#### DIRECTIONS
Using the listing below, set down each line from the line containing "The shallow dish" through the line containing "if empty is", both ends included, exactly and with nothing added.

════════════════

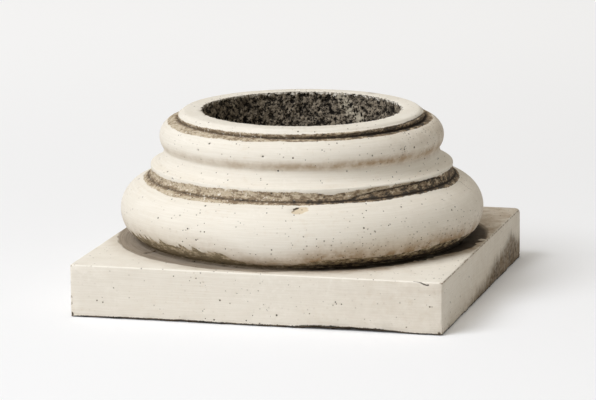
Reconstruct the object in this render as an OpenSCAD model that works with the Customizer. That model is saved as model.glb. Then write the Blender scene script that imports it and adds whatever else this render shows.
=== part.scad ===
// Cast stone column base of the Attic kind, made in one pour: a square slab, a lower torus,
// a fillet, a scotia, an upper torus and a top fillet, with a round core hole through it all.
// The origin is the centre of the underside, and +Z is up.

/* [Slab] */
// Width of the square slab, from side to side
slab_w = 450; // [420:1:520]
// Thickness of the slab
slab_t = 63; // [40:1:100]
// Radius along the slab's upper edges
arris_r = 1.5; // [0.5:0.1:4]
// Radius of the slab's four upright edges
corner_r = 2.5; // [1:0.1:10]

/* [Lower torus] */
// Height of the lower torus, which is a half round
lower_torus_t = 75; // [60:1:90]
// How far the slab stands out past the lower torus
slab_reveal = 4.5; // [0:0.5:20]

/* [Lower fillet] */
// How far the lower torus stands out past the lower fillet
lower_torus_reach = 37; // [30:0.5:38]
// Height of the lower fillet, from the top of the torus up to its lip
lower_fillet_t = 18; // [10:0.5:24]
// Radius of the lip where the lower fillet turns into the scotia
lip_r = 1.5; // [0.5:0.1:4]

/* [Scotia] */
// How far the lip stands out past the throat, the narrowest part of the scotia
scotia_reach = 16.5; // [12:0.5:22]
// Height from the lip up to the throat
scotia_t = 19; // [14:0.5:24]

/* [Upper torus] */
// Height of the upper torus, which is a half round
upper_torus_t = 43; // [36:1:56]
// Height from the throat up to the middle of the upper torus
upper_torus_rise = 13.5; // [8:0.5:18]
// How far the lower torus stands out past the upper torus
upper_torus_reach = 48; // [40:0.5:56]

/* [Top fillet] */
// Diameter of the top fillet, which is that of the shaft on it
top_fillet_d = 300; // [280:1:320]
// Height of the top fillet, the seat of the shaft
top_fillet_t = 10; // [6:0.5:20]
// Radius of the top fillet's worn outer edge
top_edge_r = 6; // [1:0.5:8]

/* [Core hole] */
// Diameter of the hole through the middle
core_d = 240; // [180:1:260]

/* [Wear] */
// How far in from its three faces the knocked corner's round is centred
worn_reach = 20; // [10:0.5:30]
// How far back along each edge the knocked corner begins
worn_start = 9; // [4:0.5:12]
// Width of the shallow flake lost from the top of the lower torus
flake_w = 16; // [8:0.5:18]
// Depth of that flake
flake_depth = 1.5; // [0.5:0.1:2]

/* [Hidden] */

$fn = 180;

// Radii of the half rounds
lower_r = lower_torus_t / 2;
upper_r = upper_torus_t / 2;

// Distances from the axis, from the slab inwards
lower_torus_edge = slab_w / 2 - slab_reveal;
lower_torus_mid = lower_torus_edge - lower_r;
lower_fillet_edge = lower_torus_edge - lower_torus_reach;
lip_mid = lower_fillet_edge - lip_r;
upper_torus_mid = lower_torus_edge - upper_torus_reach - upper_r;
top_fillet_edge = top_fillet_d / 2;
core_r = core_d / 2;

// Heights above the underside
lower_torus_z = slab_t + lower_r;
lower_fillet_z = slab_t + lower_torus_t;
lip_z = lower_fillet_z + lower_fillet_t;
lip_mid_z = lip_z - lip_r;
throat_z = lip_z + scotia_t;
upper_torus_z = throat_z + upper_torus_rise;
top_fillet_z = upper_torus_z + upper_r;
total_h = top_fillet_z + top_fillet_t;

// The hollow stands upright at the throat and runs smoothly into the lip's round.
scotia_r = (pow(scotia_reach, 2) + pow(throat_z - lip_mid_z, 2)) / (2 * scotia_reach) - lip_r;
scotia_mid = lower_fillet_edge - scotia_reach + scotia_r;

// Direction and height angle of the lost flake, seen from the lower torus's section centre
flake_turn = -76;
flake_rise = 65;
// A ball of this radius cuts a dish of the flake's width and depth
flake_ball_r = (pow(flake_w / 2, 2) + pow(flake_depth, 2)) / (2 * flake_depth);

// Cutters run past the faces they cut by this much
past = 1;

// A rectangle from the axis out to x, between two heights
module band(x, z0, z1) {
    translate([0, z0]) square([x, z1 - z0]);
}

// A half round that bulges outwards from the circle at radius mid
module half_round(mid, z, r) {
    intersection() {
        translate([mid, z]) circle(r);
        translate([0, z - r]) square([mid + r, 2 * r]);
    }
    band(mid, z - r, z + r);
}

// A fillet with an upright face and a rounded upper edge
module fillet_band(edge, z0, z1, r) {
    band(edge - r, z0, z1);
    band(edge, z0, z1 - r);
    translate([edge - r, z1 - r]) circle(r);
}

// The neck between the lower fillet and the upper torus, cut hollow by the scotia
module scotia_section() {
    difference() {
        polygon([
            [0, lower_fillet_z],
            [lip_mid, lower_fillet_z],
            [lip_mid, lip_mid_z],
            [scotia_mid, throat_z],
            [0, throat_z]
        ]);
        translate([scotia_mid, throat_z]) circle(scotia_r);
    }
}

// Half of the upright section through the mouldings, without the core hole
module moulding_section() {
    half_round(lower_torus_mid, lower_torus_z, lower_r);
    fillet_band(lower_fillet_edge, lower_torus_z, lip_z, lip_r);
    scotia_section();
    half_round(upper_torus_mid, upper_torus_z, upper_r);
    fillet_band(top_fillet_edge, upper_torus_z, total_h, top_edge_r);
}

module mouldings() {
    rotate_extrude() moulding_section();
}

// Outline of the slab from above, with its upright edges rounded
module slab_outline() {
    inner = slab_w - 2 * corner_r;
    square([slab_w, inner], center = true);
    square([inner, slab_w], center = true);
    for (x = [-1, 1], y = [-1, 1])
        translate([x * inner / 2, y * inner / 2]) circle(corner_r);
}

// Upright section of the slab, with its upper edges rounded
module slab_section() {
    inner = slab_w - 2 * arris_r;
    translate([-slab_w / 2, 0]) square([slab_w, slab_t - arris_r]);
    translate([-inner / 2, 0]) square([inner, slab_t]);
    for (x = [-1, 1])
        translate([x * inner / 2, slab_t - arris_r]) circle(arris_r);
}

module slab_bar() {
    rotate([90, 0, 0])
        linear_extrude(slab_w + 2 * past, center = true) slab_section();
}

module slab() {
    intersection() {
        linear_extrude(slab_t) slab_outline();
        slab_bar();
        rotate([0, 0, 90]) slab_bar();
    }
}

// What was knocked off the slab's upper corner at +X +Y: all outside a ball near the corner
module worn_corner() {
    clear = worn_reach - worn_start;
    ball_r = sqrt(2 * pow(worn_reach, 2) + pow(clear, 2));
    translate([slab_w / 2 - worn_reach, slab_w / 2 - worn_reach, slab_t - worn_reach])
        difference() {
            cube(worn_reach + past);
            sphere(ball_r);
        }
}

// The shallow dish left by a flake lost from the top of the lower torus
module lost_flake() {
    rotate([0, 0, flake_turn])
        translate([lower_torus_mid, 0, lower_torus_z])
            rotate([0, -flake_rise, 0])
                translate([lower_r + flake_ball_r - flake_depth, 0, 0])
                    sphere(flake_ball_r);
}

module core_hole() {
    translate([0, 0, -past]) cylinder(r = core_r, h = total_h + 2 * past);
}

module plinth() {
    color("#e9e1d2")
        difference() {
            union() {
                slab();
                mouldings();
            }
            core_hole();
            worn_corner();
            lost_flake();
        }
}

plinth();
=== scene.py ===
"""Looks of a cast stone column base: one worn casting, its stains, a pale floor, lights and a camera."""

import math

import bpy
import numpy as np
from mathutils import Matrix, Vector

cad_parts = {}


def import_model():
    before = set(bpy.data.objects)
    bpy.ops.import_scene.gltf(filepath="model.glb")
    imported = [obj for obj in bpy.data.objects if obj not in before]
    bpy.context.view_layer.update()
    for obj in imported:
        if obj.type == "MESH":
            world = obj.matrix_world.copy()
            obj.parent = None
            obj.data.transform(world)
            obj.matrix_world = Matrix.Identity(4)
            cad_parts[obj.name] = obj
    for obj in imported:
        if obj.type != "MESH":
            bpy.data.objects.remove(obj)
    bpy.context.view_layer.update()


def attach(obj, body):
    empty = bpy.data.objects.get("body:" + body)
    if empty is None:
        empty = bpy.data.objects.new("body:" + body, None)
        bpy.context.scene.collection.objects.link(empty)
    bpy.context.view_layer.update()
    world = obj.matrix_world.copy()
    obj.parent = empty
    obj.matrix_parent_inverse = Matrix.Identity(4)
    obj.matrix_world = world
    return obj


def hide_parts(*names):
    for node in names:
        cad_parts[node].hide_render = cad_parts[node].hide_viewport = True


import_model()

MM = 0.001
SEED = 7

# Sizes of the casting, in millimetres, as in its solid
HALF = 225.0
SLAB_T = 63.0
ARRIS_R = 1.5
CORNER_R = 2.5
LOWER_R = 37.5
LOWER_MID = 183.0
LOWER_Z = 100.5
LOWER_FILLET_R = 183.5
LIP_R = 1.5
LIP_MID = LOWER_FILLET_R - LIP_R
LIP_Z = 154.5
THROAT_R = 167.0
THROAT_Z = 175.0
UPPER_R = 21.5
UPPER_MID = 151.0
UPPER_Z = 188.5
TOP_FILLET_R = 150.0
TOP_EDGE_R = 6.0
HEIGHT = 220.0
CORE_R = 120.0
WORN_REACH = 20.0
WORN_START = 9.0
FLAKE_W = 16.0
FLAKE_DEPTH = 1.5
FLAKE_TURN = -76.0
FLAKE_RISE = 65.0

# The lower fillet's face leans out at its foot, to where packed dirt slopes down to the torus at this angle
FACE_FOOT_Z = 147.0
FOOT_R = 186.6
FOOT_Z = 141.4
RAMP_ANGLE = 75.3

# The torus meets the slab in a narrow mortar-filled seam, from this height angle down
SEAM_ANGLE = -70.0
SEAM_OUT = 199.0

# Most triangles in the finished mesh
MOST_TRIANGLES = 192000


def smooth(low, high, value):
    """0 below low, 1 above high, and a soft step between."""
    t = np.clip((value - low) / (high - low), 0.0, 1.0)
    return t * t * (3.0 - 2.0 * t)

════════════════

#### PROBLEM SOLUTION
// The shallow dish left by a flake lost from the top of the lower torus
module lost_flake() {
    rotate([0, 0, flake_turn])
        translate([lower_torus_mid, 0, lower_torus_z])
            rotate([0, -flake_rise, 0])
                translate([lower_r + flake_ball_r - flake_depth, 0, 0])
                    sphere(flake_ball_r);
}

module core_hole() {
    translate([0, 0, -past]) cylinder(r = core_r, h = total_h + 2 * past);
}

module plinth() {
    color("#e9e1d2")
        difference() {
            union() {
                slab();
                mouldings();
            }
            core_hole();
            worn_corner();
            lost_flake();
        }
}

plinth();
=== scene.py ===
"""Looks of a cast stone column base: one worn casting, its stains, a pale floor, lights and a camera."""

import math

import bpy
import numpy as np
from mathutils import Matrix, Vector

cad_parts = {}


def import_model():
    before = set(bpy.data.objects)
    bpy.ops.import_scene.gltf(filepath="model.glb")
    imported = [obj for obj in bpy.data.objects if obj not in before]
    bpy.context.view_layer.update()
    for obj in imported:
        if obj.type == "MESH":
            world = obj.matrix_world.copy()
            obj.parent = None
            obj.data.transform(world)
            obj.matrix_world = Matrix.Identity(4)
            cad_parts[obj.name] = obj
    for obj in imported:
        if obj.type != "MESH":
            bpy.data.objects.remove(obj)
    bpy.context.view_layer.update()


def attach(obj, body):
    empty = bpy.data.objects.get("body:" + body)
    if empty is None:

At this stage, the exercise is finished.